[To do]: Search the data for the word "None" and copy every line where it occurs.

***** Data lines

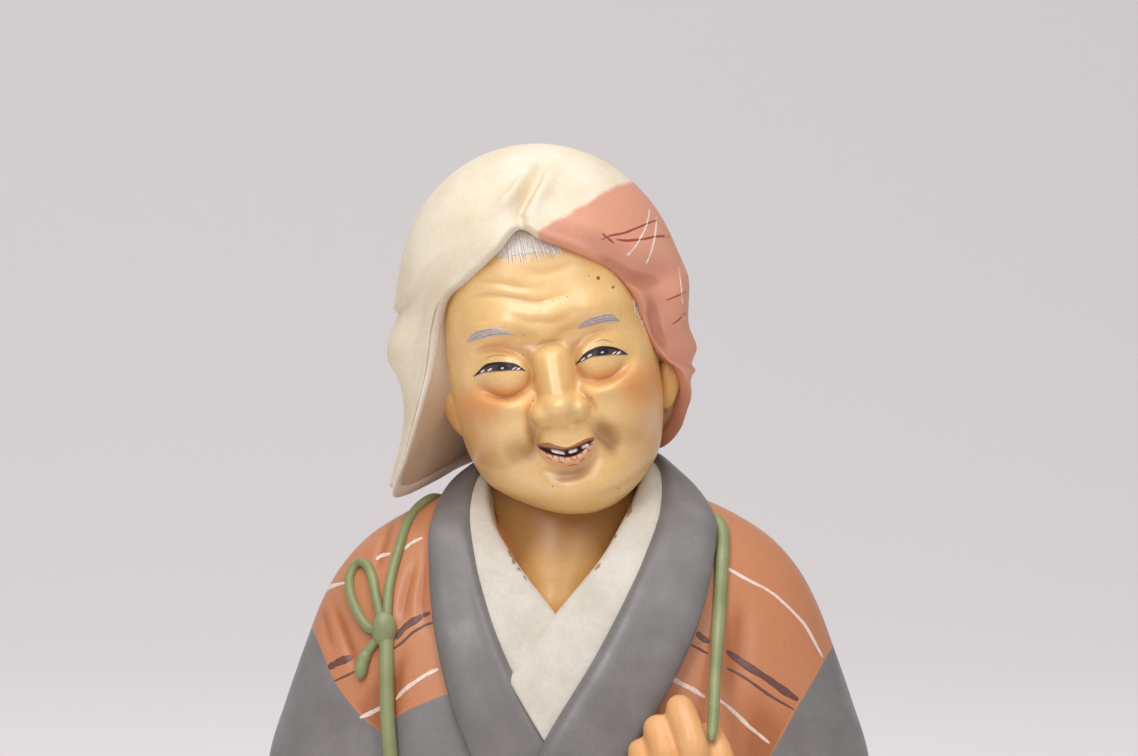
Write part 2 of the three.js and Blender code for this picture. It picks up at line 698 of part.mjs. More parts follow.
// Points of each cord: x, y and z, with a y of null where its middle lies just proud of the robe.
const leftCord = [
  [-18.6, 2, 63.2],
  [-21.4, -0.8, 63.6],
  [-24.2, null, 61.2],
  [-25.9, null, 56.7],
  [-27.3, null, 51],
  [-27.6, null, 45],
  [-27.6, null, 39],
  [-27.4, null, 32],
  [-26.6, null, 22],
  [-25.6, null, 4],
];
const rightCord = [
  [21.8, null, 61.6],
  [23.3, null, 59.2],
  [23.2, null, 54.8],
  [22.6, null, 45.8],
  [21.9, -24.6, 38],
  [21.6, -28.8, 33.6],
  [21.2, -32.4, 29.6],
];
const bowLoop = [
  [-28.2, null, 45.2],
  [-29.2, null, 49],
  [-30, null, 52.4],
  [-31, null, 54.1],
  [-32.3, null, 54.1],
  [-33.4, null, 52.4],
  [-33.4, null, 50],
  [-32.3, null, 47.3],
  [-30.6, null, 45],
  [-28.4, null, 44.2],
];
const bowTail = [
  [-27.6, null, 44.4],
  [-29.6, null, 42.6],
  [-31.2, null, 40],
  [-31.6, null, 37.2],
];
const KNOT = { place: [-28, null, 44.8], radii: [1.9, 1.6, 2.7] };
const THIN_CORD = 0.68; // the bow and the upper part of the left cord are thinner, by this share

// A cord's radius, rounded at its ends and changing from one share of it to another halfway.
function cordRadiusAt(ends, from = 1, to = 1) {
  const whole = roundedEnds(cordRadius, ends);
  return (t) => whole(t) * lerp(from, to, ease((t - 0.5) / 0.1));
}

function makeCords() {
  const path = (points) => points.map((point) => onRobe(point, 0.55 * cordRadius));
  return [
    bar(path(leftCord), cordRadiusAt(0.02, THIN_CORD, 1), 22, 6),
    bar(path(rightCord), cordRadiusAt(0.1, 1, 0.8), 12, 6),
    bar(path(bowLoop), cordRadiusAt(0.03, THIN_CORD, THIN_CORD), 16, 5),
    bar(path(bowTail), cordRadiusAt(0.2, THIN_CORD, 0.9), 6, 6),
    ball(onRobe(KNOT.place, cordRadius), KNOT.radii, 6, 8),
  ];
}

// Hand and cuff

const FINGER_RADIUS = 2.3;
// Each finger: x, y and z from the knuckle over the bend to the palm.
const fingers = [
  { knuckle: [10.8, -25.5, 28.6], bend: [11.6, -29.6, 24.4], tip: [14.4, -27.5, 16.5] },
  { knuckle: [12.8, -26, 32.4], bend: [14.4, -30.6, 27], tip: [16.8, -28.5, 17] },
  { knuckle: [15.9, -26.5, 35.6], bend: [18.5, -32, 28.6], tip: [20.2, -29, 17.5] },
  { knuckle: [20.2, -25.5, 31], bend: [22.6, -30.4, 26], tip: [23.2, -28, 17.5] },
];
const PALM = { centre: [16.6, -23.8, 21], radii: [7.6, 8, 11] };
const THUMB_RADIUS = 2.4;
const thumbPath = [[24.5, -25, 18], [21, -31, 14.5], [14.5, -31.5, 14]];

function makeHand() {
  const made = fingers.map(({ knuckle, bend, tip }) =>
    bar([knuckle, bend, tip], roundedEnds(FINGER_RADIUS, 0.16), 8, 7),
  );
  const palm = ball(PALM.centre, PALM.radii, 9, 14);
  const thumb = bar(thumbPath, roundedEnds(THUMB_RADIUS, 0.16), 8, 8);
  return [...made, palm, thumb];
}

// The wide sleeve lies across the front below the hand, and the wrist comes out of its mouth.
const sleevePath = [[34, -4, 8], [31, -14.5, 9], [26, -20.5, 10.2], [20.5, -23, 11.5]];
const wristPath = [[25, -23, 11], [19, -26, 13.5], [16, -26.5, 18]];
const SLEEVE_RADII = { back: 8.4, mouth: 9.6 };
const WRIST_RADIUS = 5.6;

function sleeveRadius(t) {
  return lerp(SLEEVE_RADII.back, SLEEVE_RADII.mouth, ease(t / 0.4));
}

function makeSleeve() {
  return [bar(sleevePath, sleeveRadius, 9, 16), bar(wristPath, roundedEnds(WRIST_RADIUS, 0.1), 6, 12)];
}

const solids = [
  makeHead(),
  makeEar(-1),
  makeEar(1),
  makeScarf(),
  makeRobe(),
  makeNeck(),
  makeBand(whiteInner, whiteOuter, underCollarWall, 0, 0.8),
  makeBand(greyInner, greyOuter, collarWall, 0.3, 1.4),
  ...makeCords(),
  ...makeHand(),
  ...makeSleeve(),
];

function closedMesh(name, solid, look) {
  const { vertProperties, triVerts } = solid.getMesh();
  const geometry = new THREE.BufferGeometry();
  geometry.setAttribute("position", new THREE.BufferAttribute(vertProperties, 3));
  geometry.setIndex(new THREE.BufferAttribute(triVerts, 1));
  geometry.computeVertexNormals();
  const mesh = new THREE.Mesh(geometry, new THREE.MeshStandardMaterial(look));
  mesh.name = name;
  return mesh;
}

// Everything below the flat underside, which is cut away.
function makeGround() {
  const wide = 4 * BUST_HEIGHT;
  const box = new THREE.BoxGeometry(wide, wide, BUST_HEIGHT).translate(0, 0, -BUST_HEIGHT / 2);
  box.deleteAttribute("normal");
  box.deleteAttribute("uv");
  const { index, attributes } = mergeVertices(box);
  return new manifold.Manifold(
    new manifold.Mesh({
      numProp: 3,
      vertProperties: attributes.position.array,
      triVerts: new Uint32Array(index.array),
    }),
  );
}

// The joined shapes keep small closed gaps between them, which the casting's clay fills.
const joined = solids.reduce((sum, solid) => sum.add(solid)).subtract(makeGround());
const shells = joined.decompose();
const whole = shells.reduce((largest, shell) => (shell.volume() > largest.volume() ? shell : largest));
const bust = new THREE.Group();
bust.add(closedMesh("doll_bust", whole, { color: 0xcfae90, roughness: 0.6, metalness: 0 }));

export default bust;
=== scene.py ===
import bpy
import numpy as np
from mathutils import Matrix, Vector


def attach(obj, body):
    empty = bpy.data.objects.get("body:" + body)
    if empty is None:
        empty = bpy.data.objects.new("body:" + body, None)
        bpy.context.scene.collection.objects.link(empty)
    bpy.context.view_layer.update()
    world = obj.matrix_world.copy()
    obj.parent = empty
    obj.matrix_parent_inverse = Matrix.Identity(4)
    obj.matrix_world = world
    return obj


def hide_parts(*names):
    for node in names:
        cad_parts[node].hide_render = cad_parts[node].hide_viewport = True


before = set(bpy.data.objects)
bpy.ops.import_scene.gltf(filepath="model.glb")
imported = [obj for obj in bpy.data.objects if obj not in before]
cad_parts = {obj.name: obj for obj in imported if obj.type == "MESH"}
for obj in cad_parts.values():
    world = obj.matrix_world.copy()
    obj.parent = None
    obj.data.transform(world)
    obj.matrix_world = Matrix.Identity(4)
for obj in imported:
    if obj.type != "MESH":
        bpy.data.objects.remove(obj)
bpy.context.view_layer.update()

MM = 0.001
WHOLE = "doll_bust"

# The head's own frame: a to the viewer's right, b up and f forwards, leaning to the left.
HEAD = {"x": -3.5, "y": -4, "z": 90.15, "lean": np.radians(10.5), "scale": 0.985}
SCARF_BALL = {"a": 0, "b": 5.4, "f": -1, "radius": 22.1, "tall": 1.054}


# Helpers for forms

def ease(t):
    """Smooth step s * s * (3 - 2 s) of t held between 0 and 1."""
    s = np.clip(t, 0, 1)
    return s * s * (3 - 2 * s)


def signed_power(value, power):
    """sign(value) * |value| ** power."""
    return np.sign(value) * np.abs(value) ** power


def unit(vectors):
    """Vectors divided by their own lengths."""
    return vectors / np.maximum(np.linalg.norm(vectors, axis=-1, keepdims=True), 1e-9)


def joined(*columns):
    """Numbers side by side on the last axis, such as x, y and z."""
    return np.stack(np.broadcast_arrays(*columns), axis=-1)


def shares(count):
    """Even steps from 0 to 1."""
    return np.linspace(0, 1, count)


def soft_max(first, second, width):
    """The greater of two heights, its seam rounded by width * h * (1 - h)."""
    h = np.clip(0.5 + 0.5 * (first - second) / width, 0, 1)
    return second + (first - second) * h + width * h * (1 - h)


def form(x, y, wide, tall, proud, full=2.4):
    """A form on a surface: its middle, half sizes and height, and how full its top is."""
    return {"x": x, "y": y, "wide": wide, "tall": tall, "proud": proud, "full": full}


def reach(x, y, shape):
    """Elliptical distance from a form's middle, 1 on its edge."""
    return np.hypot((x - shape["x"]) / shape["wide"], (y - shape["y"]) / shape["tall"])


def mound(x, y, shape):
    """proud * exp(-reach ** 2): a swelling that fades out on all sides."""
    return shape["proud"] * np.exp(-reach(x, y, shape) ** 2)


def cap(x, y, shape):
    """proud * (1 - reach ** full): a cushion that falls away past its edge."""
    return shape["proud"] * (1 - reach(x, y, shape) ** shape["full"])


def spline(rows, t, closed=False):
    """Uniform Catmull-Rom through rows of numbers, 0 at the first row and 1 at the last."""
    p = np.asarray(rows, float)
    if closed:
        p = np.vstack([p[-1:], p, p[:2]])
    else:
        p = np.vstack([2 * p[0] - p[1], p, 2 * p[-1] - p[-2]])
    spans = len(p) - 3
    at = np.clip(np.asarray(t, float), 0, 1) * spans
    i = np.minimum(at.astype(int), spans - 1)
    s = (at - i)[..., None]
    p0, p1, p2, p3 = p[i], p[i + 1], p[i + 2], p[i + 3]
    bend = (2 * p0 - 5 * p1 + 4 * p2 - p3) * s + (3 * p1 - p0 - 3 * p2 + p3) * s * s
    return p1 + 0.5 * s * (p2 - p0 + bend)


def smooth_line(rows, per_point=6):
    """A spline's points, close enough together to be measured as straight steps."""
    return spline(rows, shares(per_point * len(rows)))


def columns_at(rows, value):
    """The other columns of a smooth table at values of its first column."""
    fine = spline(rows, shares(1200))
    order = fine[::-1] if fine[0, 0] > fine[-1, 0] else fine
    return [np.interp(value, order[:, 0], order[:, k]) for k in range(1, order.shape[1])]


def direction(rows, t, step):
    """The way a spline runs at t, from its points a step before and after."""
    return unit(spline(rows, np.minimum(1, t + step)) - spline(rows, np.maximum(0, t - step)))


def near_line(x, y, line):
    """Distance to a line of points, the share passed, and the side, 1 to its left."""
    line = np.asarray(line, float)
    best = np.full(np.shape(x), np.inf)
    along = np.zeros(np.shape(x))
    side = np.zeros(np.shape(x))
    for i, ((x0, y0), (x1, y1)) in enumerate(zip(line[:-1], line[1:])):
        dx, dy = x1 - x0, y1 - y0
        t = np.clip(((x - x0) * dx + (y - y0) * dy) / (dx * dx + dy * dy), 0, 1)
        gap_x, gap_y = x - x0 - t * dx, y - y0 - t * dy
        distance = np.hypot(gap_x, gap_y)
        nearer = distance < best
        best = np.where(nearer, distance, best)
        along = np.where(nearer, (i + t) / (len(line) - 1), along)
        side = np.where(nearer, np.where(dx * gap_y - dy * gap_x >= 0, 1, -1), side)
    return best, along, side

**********
***** Data lines

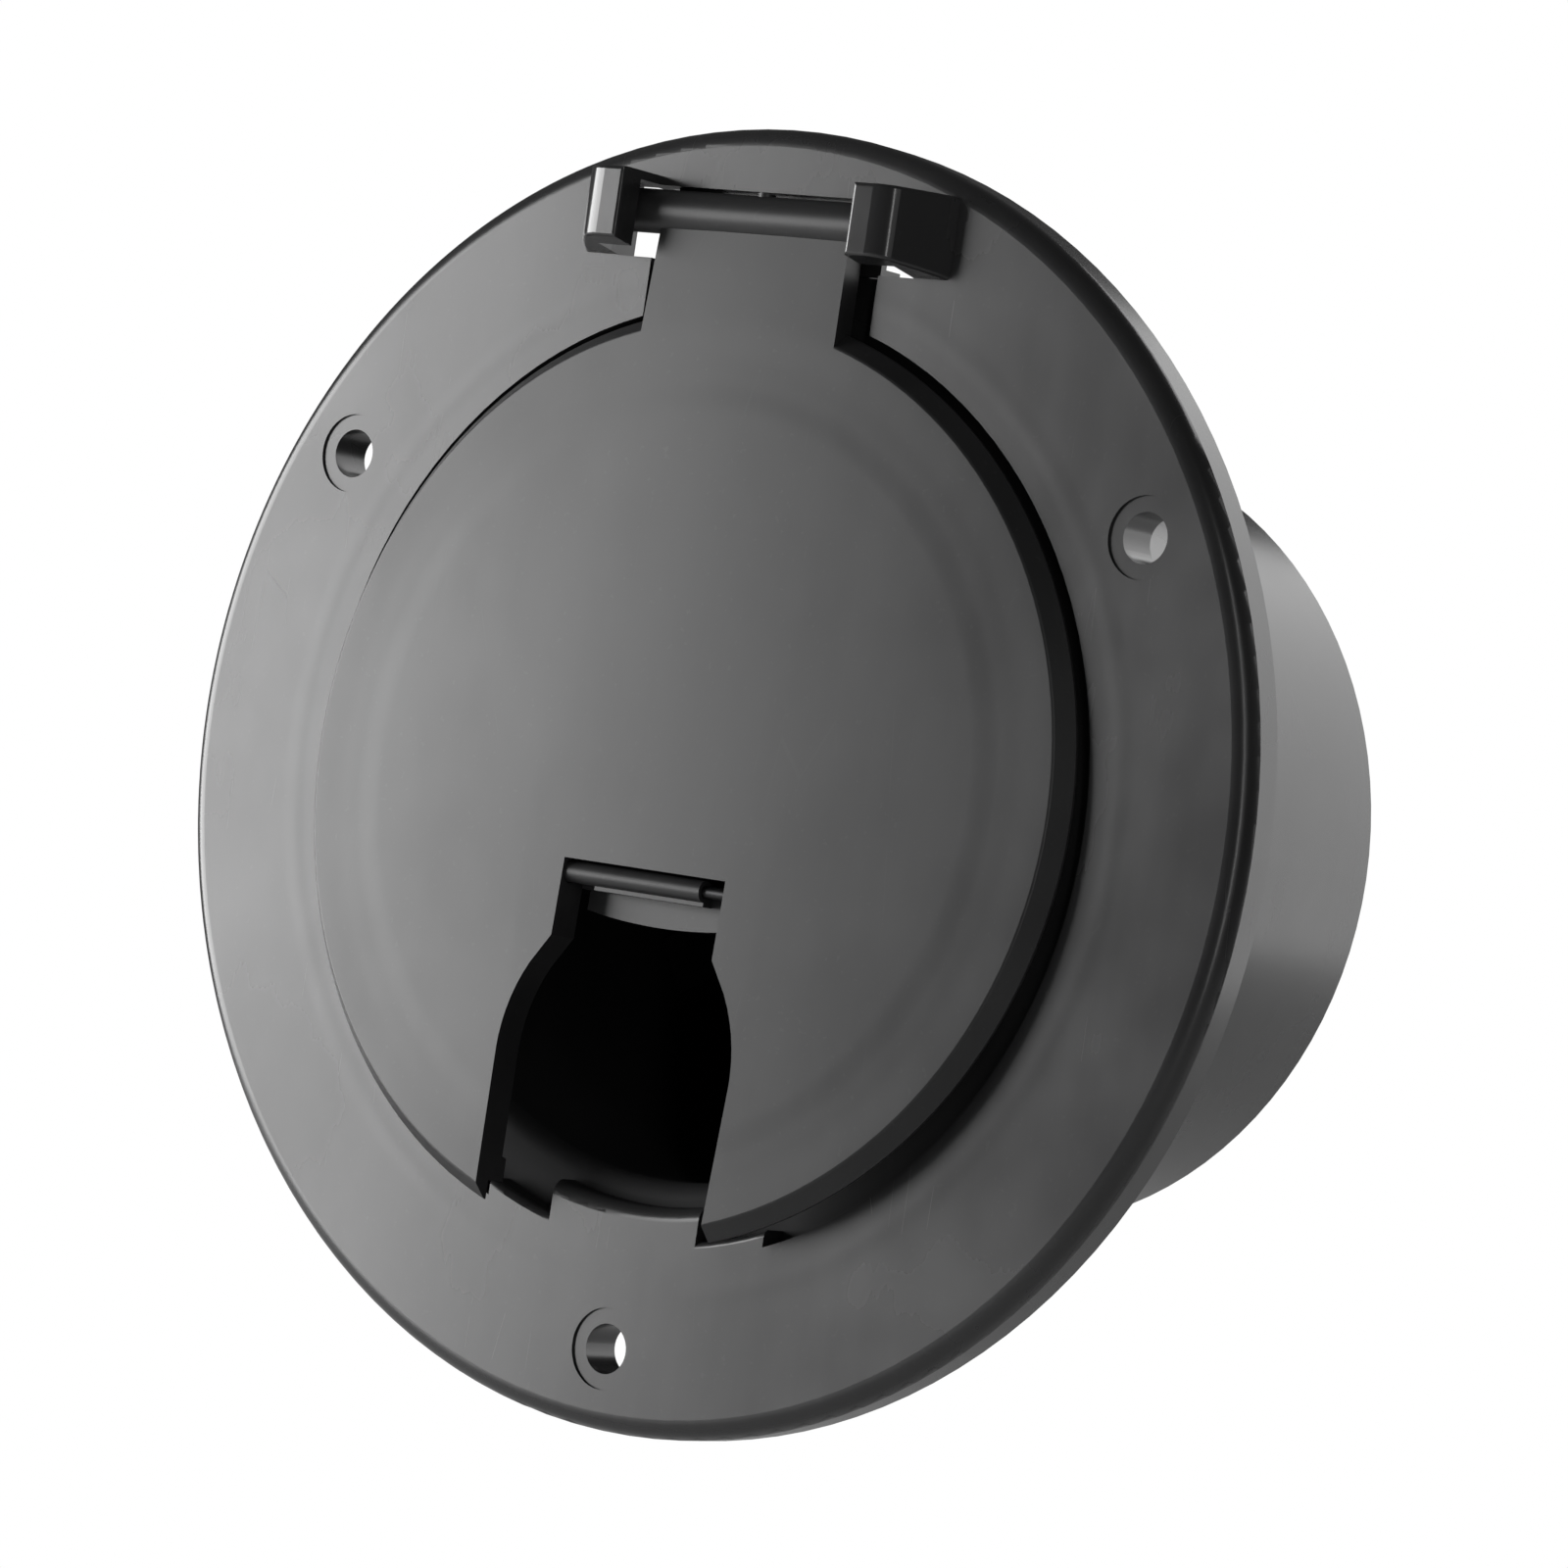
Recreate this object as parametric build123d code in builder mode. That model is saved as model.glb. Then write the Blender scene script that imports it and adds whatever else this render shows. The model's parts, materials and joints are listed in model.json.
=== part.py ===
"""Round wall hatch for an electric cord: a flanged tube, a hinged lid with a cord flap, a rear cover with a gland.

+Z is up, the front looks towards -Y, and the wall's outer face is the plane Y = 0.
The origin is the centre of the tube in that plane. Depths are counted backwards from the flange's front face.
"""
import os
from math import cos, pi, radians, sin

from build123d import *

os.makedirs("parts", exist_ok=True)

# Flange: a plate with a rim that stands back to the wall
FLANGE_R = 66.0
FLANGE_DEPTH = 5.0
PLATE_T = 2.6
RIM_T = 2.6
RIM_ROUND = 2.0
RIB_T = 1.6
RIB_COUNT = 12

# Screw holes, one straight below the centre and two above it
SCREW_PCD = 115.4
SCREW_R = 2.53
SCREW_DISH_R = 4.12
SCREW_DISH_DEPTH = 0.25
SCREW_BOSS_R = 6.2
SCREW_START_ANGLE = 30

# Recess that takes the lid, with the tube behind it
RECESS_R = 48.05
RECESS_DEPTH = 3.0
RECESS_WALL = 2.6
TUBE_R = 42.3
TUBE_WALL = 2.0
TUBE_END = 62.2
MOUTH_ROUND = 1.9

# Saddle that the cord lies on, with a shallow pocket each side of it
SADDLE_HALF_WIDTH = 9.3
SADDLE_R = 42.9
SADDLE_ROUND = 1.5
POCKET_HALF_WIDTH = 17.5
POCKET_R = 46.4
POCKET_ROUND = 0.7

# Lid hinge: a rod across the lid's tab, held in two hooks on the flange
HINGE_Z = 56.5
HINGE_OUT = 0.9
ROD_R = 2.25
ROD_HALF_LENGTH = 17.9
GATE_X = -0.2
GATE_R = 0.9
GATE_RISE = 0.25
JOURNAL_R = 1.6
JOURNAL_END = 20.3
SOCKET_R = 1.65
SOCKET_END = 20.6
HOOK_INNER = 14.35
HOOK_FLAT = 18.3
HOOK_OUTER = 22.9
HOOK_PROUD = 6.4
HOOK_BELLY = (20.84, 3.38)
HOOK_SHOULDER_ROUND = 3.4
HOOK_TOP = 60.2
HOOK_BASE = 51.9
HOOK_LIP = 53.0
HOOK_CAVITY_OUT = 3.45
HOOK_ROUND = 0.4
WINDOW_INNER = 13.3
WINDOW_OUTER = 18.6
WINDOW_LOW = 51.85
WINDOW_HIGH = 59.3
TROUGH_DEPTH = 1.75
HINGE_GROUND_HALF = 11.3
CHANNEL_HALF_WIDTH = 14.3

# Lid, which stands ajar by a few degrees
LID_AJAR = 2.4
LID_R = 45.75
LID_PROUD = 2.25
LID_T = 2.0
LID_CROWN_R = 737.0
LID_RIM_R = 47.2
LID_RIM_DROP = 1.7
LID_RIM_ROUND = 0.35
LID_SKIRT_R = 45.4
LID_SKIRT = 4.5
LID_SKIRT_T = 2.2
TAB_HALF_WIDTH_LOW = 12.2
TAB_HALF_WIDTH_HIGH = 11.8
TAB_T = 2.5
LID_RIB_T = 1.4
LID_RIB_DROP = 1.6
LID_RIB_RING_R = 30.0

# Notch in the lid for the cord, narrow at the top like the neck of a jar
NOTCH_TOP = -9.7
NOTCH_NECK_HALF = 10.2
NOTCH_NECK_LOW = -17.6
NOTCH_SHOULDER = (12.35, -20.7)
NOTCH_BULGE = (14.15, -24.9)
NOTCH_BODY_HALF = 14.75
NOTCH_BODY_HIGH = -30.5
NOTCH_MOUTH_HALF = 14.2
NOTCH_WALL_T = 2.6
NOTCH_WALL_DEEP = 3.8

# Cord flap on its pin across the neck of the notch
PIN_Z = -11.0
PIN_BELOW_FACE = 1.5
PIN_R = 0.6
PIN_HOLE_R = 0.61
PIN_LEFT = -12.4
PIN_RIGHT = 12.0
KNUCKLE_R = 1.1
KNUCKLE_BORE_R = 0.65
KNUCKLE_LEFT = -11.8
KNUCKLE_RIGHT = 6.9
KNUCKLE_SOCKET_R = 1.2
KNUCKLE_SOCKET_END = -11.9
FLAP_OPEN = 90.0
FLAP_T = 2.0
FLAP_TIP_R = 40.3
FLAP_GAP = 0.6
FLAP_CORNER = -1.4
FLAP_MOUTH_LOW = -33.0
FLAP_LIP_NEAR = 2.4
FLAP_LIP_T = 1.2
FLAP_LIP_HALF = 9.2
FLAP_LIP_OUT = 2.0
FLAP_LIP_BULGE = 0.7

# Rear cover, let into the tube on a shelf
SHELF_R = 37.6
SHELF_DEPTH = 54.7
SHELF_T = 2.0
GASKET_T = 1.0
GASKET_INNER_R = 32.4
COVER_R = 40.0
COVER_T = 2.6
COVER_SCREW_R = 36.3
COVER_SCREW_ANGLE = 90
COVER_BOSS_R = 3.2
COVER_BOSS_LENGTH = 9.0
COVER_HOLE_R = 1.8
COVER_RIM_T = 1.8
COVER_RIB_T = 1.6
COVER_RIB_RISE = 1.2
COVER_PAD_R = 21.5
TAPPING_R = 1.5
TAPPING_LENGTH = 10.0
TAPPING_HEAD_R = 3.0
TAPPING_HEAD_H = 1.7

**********

[Answer below]:
    if empty is None:
        empty = bpy.data.objects.new("body:" + body, None)
    obj.parent = None
    s = (at - i)[..., None]